研究課題/領域番号 |
20K07429
|
研究種目 |
基盤研究(C)
|
配分区分 | 基金 |
応募区分 | 一般 |
審査区分 |
小区分49030:実験病理学関連
|
研究機関 | 順天堂大学 |
研究代表者 |
デベガ スサーナ 順天堂大学, 医学部, 非常勤助教 (30623590)
|
研究分担者 |
岡田 保典 順天堂大学, 医学(系)研究科(研究院), 客員教授 (00115221)
|
研究期間 (年度) |
2020-04-01 – 2021-03-31
|
研究課題ステータス |
中途終了 (2020年度)
|
配分額 *注記 |
4,290千円 (直接経費: 3,300千円、間接経費: 990千円)
2022年度: 1,300千円 (直接経費: 1,000千円、間接経費: 300千円)
2021年度: 1,170千円 (直接経費: 900千円、間接経費: 270千円)

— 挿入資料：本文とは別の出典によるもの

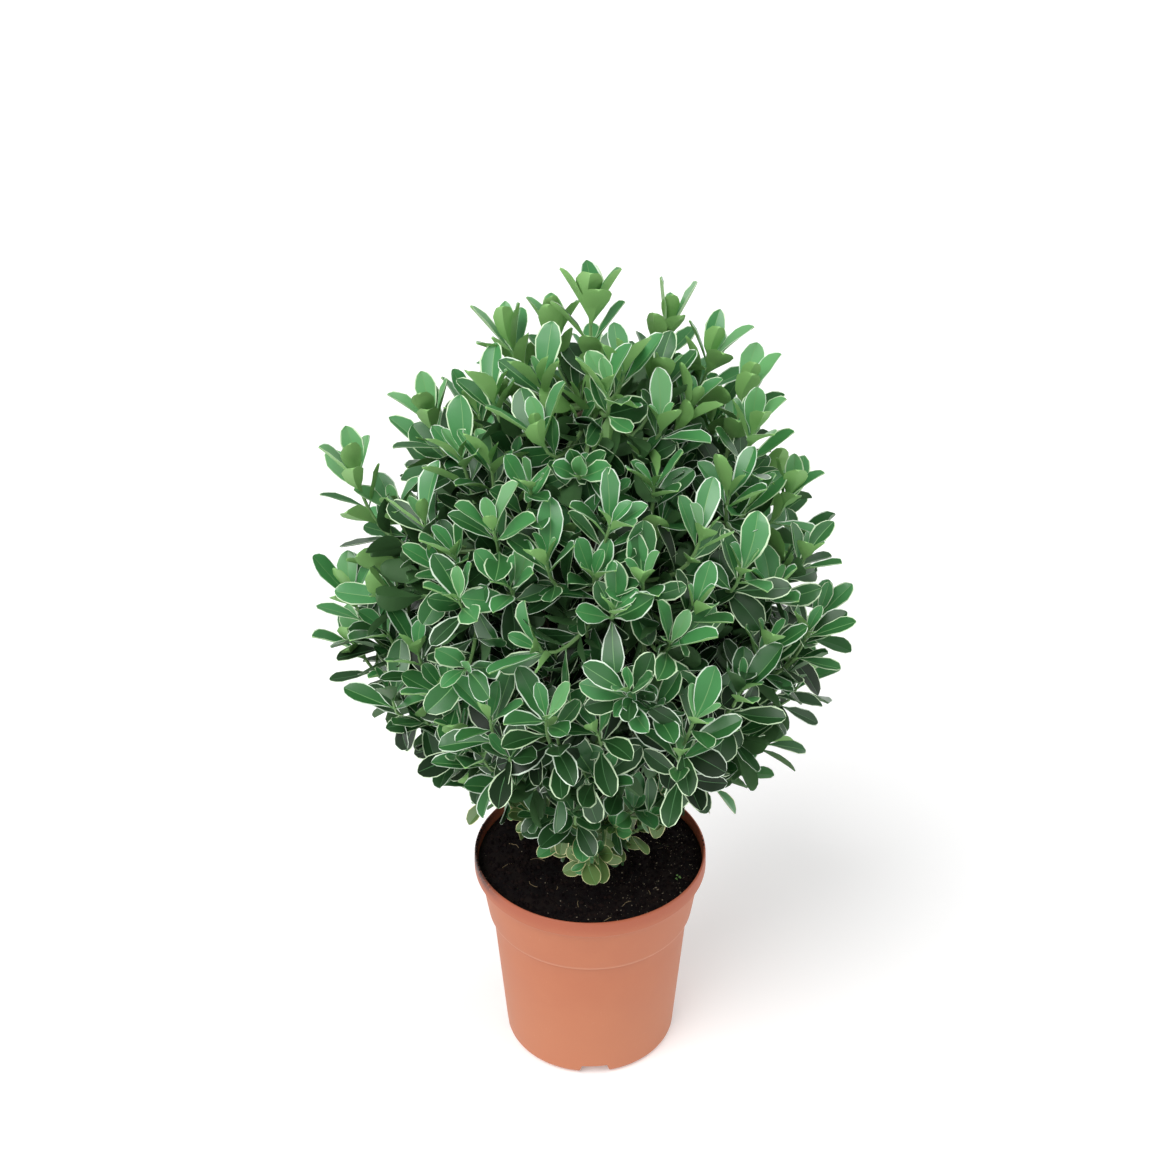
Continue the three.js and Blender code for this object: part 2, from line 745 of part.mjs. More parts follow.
// How far back from a shoot's end its pairs of leaves grow: two close together, then one at each step
function pairPlaces(length, core) {
  const places = [1, 1 + ROSETTE_STEP];
  while (places.at(-1) + PAIR_STEP < length - core * CORE_COVER) {
    places.push(places.at(-1) + PAIR_STEP);
  }
  return places;
}

function growShoots(mass, tips, twigFits) {
  const shoots = [];
  for (const tip of tips) {
    const curve = shootCurve(mass.centre, tip.end, tip.direction, twigFits);
    if (curve) {
      shoots.push({ curve, turn: tip.turn, places: pairPlaces(curve.getLength(), mass.core) });
    }
  }
  return shoots;
}

// Leaves of all a mass's shoots, from the tips inwards, so that the crown's skin fills first
function growLeaves(shoots, leafFits, random) {
  const leaves = [];
  const deepest = Math.max(...shoots.map((shoot) => shoot.places.length));
  for (let level = 0; level < deepest; level += 1) {
    for (const { curve, turn, places } of shoots.filter((shoot) => level < shoot.places.length)) {
      const share = 1 - places[level] / curve.getLength();
      const root = curve.getPointAt(share);
      const along = curve.getTangentAt(share);
      const inRosette = level < ROSETTE_SPREADS.length;
      const degrees = (inRosette ? ROSETTE_SPREADS[level] : PAIR_SPREAD) + (random() - 0.5) * SPREAD_PLAY;
      const tilt = inRosette ? 0 : LIGHT_TILT;
      for (const opposite of [0, Math.PI]) {
        const bearing = { turn: turn + (level * Math.PI) / 2 + opposite, spread: degrees * RADIANS, tilt };
        const points = growLeaf(root, along, bearing, leafFits, leaves);
        if (points) {
          leaves.push(points);
        }
      }
    }
  }
  return leaves;
}

// A mass's stem, which carries on from its bough, and the core that stands for its dense inner twigs
function stemAndCore(mass, limbsAndGap) {
  const bough = boughCurve(mass);
  const stemStart = boughEnd(mass, bough) + FIT_GAP / bough.getLength();
  const stem = limb(bough, stemStart, 1, taper(BOUGH_TIP_RADIUS, SHOOT_RADIUS), BOUGH_SIDES, STEM_STEPS);
  const core = new THREE.IcosahedronGeometry(mass.core, 0);
  core.translate(mass.centre.x, mass.centre.y, mass.centre.z);
  return [toSolid(stem), toSolid(core).subtract(limbsAndGap)];
}

function foliage(mass, masses, tips, marks, limbsAndGap, random) {
  const twigFits = (point) => fits(point, SHOOT_RADIUS, mass, masses, marks);
  const leafFits = (point) => fits(point, 0, mass, masses, marks);
  const shoots = growShoots(mass, tips, twigFits);
  const twigs = shoots.map(({ curve }) =>
    toSolid(limb(curve, 0, 1, taper(SHOOT_RADIUS, SHOOT_TIP_RADIUS), SHOOT_SIDES, SHOOT_STEPS)),
  );
  const leaves = growLeaves(shoots, leafFits, random).map((points) => toSolid(leafGeometry(points)));
  return joinMass([...stemAndCore(mass, limbsAndGap), ...twigs], leaves);
}

// Materials and assembly

function material(color, roughness) {
  return new THREE.MeshStandardMaterial({ color, roughness, metalness: 0 });
}

function addMesh(group, name, geometry, finish) {
  const mesh = new THREE.Mesh(geometry, finish);
  mesh.name = name;
  group.add(mesh);
}

function shrub() {
  const group = new THREE.Group();
  const bark = material(BARK, 0.85);
  addMesh(group, 'pot', pot(), material(TERRACOTTA, 0.55));
  addMesh(group, 'compost', compost(), material(PEAT, 0.95));
  addMesh(group, 'trunk', toGeometry(trunkSolid(0)), bark);
  const trunkAndGap = trunkSolid(FIT_GAP);
  const masses = foliageMasses();
  const marks = limbMarks(masses);
  const limbsAndGap = joinAll([trunkAndGap, ...masses.map((mass) => boughSolid(mass, FIT_GAP))]);
  const tips = shootTips(SHOOTS);
  const random = seeded(SEED + 1);
  for (const mass of masses) {
    const bough = mainBody(boughSolid(mass, 0).subtract(trunkAndGap));
    addMesh(group, `bough_${mass.name}`, toGeometry(bough), bark);
    const ownTips = tips.filter((tip) => nearestMass(tip.end, masses) === mass);
    const leaves = foliage(mass, masses, ownTips, marks, limbsAndGap, random);
    addMesh(group, `foliage_${mass.name}`, leaves, material(GREENS[mass.ring], 0.45));
  }
  return group;
}

export default shrub();
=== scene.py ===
"""A potted Japanese spindle, dressed for a studio picture: cream-edged leaves, bark, compost and pot."""

import json
import logging
import math
from collections.abc import Callable
from dataclasses import dataclass, field
from enum import Enum

import bpy
import numpy as np
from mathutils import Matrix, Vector, noise

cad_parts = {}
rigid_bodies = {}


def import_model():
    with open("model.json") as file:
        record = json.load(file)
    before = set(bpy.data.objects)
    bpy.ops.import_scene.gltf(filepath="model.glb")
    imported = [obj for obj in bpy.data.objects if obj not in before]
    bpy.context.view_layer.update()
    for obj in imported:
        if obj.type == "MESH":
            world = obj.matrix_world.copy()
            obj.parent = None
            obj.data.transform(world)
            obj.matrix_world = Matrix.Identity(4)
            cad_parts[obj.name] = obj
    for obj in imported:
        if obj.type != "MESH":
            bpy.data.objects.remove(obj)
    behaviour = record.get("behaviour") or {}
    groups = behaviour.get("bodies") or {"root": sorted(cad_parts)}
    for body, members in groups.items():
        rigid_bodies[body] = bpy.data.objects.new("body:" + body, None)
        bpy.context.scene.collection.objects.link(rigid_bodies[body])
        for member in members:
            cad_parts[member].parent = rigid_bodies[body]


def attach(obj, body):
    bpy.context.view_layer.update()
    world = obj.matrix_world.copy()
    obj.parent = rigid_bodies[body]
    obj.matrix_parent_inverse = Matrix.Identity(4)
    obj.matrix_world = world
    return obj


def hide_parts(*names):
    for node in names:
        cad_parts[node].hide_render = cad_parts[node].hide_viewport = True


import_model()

LOG = logging.getLogger("spindle")
MM = 0.001
UP = np.array((0.0, 0.0, 1.0))
BODY = "root"
SEED = 20261128
FINE_SEED = SEED + 2
INNER_SEED = SEED + 3
CRUMB_SEED = SEED + 5
WORD = 0xFFFFFFFF
GOLDEN_ANGLE = math.pi * (3 - math.sqrt(5))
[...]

2020年度: 1,820千円 (直接経費: 1,400千円、間接経費: 420千円)
|
キーワード | 神経膠腫 / 細胞外マトリックス / フィビュリン-7 / 組織内微小環境 / 神経膠腫(グリオーマ) / Fibulin-7 / ECM微小環境(ニッチ) / 細胞浸潤 / HYBID |
研究開始時の研究の概要 |
神経膠腫の浸潤には細胞外マトリックス(ECM)の改変が必須である。本研究では、神経膠腫組織でのFibulin-7とヒアルロン酸分解酵素HYBIDの発現局在を詳細に検討するとともに、脳ECM基本構成分であるヒアルロン酸―レクチカン―テネイシンR格子構造に対するFibulin7の干渉作用、HYBIDによる格子構造破壊、これに伴う神経膠腫細胞の運動・浸潤能亢進作用を証明し、神経膠腫細胞浸潤における浸潤先端ECM微小環境改変の役割を解析する。
|
研究実績の概要 |
神経膠腫(グリオーマ)は、強い浸潤能と過剰な血管新生を伴う頻度の高い原発性脳悪性腫瘍であり、神経膠腫細胞浸潤には細胞外マトリックス(Extracellular matrix = ECM)の改変が必須である。本研究では、特異なECM分子であるFibulin-7(Fbln7)とヒアルロン酸分解酵素であるHYBID(Hyaluronan binding protein involved in hyaluronan depolymerization)の神経膠腫組織での発現と神経膠腫細胞浸潤における役割の解明を目的としている。ヒト神経膠腫組織の免疫染色の結果、Fbln7は膠芽腫や退形成性星細胞種の腫瘍細胞の一部で発現しており、特に浸潤先端部の腫瘍細胞がしばしば強く発現し、Fbln7の発現は膠芽腫細胞株においても確認された。膠芽腫細胞株を用いたスクラッチアッセイでは、Fbln7上での細胞移動能促進が証明された。Fbln7上での培養では膠芽腫細胞株はより紡錘形の形態を示し、F-actin、vinculin、 FAKに対する抗体を用いた蛍光抗体法ではfocal adhesion形成など運動能亢進に対応する所見が得られた。これらのデータから、Fbln7は膠芽腫細胞の浸潤促進作用を有する可能性が示唆された。一方、HYBIDは主として神経膠腫浸潤先端部の細胞に局在することが明らかとなり、HYBIDとグリア線維性酸性タンパク質(GFAP)に対する抗体を用いた二重蛍光抗体法により、HYBIDは主としてアストロサイトで発現することが証明された。また、HYBID発現は正常アストロサイト(NHA;Lonza社)でも陽性を示した。今後、アストロサイトによるHYBID発現調節機構や神経膠腫でのヒアルロン酸分解作用の証明が必要と考えられる。